Catalogue Entry


Reproduced in Sheldon Keck, “A Use of Infra-Red Photography in the Study of Technique,” Technical Studies in the Field of the Fine Arts, 1941, p. 151
This theme presents the larger studies Johnson did for finished drawings and paintings; some of the figures are done in graphite pencil, while others are done in charcoal. Sheldon Keck, a conservator who examined many Johnson drawings and paintings, wrote the following in “A Use of Infra-Red Photography in the Study of Technique,” Technical Studies in the Field of the Fine Arts, 1941:
Johnson's procedure, as thus reconstructed, seems to have been to prepare carefully in advance of his painting a drawing of the whole or of important parts. In this he determined as well the modelling and chiaroscuro to be used in his painting. He next traced the drawing and transferred the outline to the picture priming. He diligently followed this outline in his application of paint. The drawing of the "Girl with Glass" of which a painted version appears in "The New Bonnet" illustrates this conclusion.

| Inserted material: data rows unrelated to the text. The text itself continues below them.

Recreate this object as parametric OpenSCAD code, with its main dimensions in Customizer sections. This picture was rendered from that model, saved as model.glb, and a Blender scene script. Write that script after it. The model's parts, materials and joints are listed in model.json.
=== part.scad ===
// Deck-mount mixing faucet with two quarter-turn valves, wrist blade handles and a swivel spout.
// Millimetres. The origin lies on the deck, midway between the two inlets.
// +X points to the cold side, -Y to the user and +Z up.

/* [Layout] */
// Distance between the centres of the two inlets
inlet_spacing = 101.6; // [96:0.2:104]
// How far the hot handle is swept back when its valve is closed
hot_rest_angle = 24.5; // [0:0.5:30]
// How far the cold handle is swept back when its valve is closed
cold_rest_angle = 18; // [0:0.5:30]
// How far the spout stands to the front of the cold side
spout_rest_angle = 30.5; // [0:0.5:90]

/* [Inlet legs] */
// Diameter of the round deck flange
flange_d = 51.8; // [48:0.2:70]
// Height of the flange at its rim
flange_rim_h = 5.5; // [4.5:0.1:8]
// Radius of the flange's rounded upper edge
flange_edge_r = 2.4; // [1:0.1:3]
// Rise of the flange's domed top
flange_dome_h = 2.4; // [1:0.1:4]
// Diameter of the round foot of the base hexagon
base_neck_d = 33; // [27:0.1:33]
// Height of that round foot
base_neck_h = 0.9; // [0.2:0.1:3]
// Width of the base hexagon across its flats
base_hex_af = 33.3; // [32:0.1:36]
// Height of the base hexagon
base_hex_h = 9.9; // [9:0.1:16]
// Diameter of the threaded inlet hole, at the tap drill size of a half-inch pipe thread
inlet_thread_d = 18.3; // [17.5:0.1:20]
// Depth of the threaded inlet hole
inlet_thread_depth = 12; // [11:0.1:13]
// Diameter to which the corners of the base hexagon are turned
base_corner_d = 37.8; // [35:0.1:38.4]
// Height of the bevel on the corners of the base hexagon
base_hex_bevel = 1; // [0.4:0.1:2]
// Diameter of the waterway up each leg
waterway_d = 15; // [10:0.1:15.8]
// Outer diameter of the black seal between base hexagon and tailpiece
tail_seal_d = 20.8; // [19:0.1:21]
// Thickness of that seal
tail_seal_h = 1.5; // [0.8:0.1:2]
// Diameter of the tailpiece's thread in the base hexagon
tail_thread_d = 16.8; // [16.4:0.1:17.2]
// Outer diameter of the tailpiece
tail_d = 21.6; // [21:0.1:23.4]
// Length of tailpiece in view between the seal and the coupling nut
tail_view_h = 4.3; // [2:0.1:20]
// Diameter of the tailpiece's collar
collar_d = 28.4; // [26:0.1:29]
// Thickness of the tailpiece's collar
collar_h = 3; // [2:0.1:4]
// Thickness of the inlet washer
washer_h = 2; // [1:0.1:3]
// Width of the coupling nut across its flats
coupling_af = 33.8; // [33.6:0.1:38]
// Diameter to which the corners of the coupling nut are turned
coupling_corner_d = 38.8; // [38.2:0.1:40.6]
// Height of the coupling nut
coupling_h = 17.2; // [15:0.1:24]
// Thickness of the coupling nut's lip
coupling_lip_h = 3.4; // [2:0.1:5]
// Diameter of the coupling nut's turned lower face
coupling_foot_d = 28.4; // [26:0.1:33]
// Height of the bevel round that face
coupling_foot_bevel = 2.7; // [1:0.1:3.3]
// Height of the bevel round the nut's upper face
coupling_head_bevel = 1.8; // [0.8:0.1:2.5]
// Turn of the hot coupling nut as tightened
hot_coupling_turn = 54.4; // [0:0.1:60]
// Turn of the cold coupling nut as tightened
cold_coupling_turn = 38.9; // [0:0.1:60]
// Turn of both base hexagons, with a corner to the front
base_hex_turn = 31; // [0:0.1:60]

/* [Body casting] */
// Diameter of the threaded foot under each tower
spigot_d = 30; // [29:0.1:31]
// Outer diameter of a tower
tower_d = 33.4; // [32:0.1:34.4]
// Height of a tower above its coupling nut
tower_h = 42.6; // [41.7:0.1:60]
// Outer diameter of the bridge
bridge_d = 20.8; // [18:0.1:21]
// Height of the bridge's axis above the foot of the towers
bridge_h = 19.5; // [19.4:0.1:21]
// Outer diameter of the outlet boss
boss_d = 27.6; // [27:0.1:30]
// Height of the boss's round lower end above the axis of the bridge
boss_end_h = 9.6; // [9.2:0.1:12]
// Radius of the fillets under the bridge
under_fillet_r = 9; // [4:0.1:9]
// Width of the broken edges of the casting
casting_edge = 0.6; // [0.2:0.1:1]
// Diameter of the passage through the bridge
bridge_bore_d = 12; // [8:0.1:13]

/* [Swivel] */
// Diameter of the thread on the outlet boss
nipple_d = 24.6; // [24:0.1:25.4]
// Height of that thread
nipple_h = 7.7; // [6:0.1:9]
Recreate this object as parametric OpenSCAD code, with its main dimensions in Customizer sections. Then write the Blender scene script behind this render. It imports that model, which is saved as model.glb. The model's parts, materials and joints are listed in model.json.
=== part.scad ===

The measurements of the drawn and painted figures coincide and the infra-red photograph reveals the guide lines in the painting.
—PH
MacGibeny, 2022: Conservator Sheldon Keck used this drawing as an example of the way in which Johnson, who began his career as a portrait draftsman, used drawings as the basis for his paintings. In “A Use of Infra-Red Photography in the Study of Technique,” Technical Studies in the Field of the Fine Arts, 1941, Keck writes:
“Johnson’s procedure, as thus reconstructed, seems to have been to prepare carefully in advance of his painting a drawing of the whole or of important parts. In this he determined as well the modelling and chiaroscuro to be used in his painting. He next traced the drawing and transferred the outline to the picture priming. He diligently followed this outline in his application of paint. The drawing of the ‘Girl with Glass’ (figure 5) of which a painted version appears in ‘The New Bonnet’ (figure 4) illustrates this conclusion. The measurements of the drawn and painted figures coincide and the infra-red photograph (figure 6) reveals the guide lines in the painting.”
See the linked detail of the infra-red photograph, in which some of the outlines are faintly visible (for example, around the figure's chin and collar), and the finished painting The New Bonnet.
Baur 1940, p. 35: "Sketches of cranberry pickers along the left margin. It was probably done in Nantucket."